According to astronomer Scott Sheppard, of the Carnegie Institution for Science, in Washington, this dwarf planet’s official designation is 2018 VG18. He says scientists estimate the planet has a diameter between 310 and 275 miles.
Farout is just the latest of roughly 50 dwarf planets in our solar system. The biggest of these dwarf planets is probably also the most well-known: Pluto, which has a diameter of roughly 1,470 miles. The second largest of these dwarf planets is Eris, which has a diameter of approximately 1,445 miles. Eris was also the previous record-holder as our solar system’s most faraway planet.
One of the discoverers is a David Tholen, who is also an astronomer at the University of Hawaii. He comments that we obviously know very little about this planet because it is so far from the sun; or rather its extreme distance from the sun is really the only thing we know about it. However, at that distance we can also somewhat discern that it must be in a very slow orbit, probably taking more than 1,000 years to make its full trip around the sun.

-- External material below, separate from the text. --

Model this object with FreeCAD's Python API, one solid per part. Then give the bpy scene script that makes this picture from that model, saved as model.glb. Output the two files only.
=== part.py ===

What may be, perhaps, more interesting than the discovery of Farout is that it comes not even two months after scientists discovered another distant solar system object. Astronomers identified “the Goblin” around the end of October, and it is 80 AU from the sun. To put this into perspective, Earth is 1 astronomical unit (AU) from the sun and Pluto is 34 AU from the sun. Eris is roughly 96 AU from the sun and Farout is an astounding 120 AU from the sun.
While we do cannot know very much about this still very new object, Minor Planet Center (Cambridge) associate director, Gareth Williams, comments that Farout is “in a region of space that is poorly sampled, so any new objects increase our knowledge of the outer solar system.”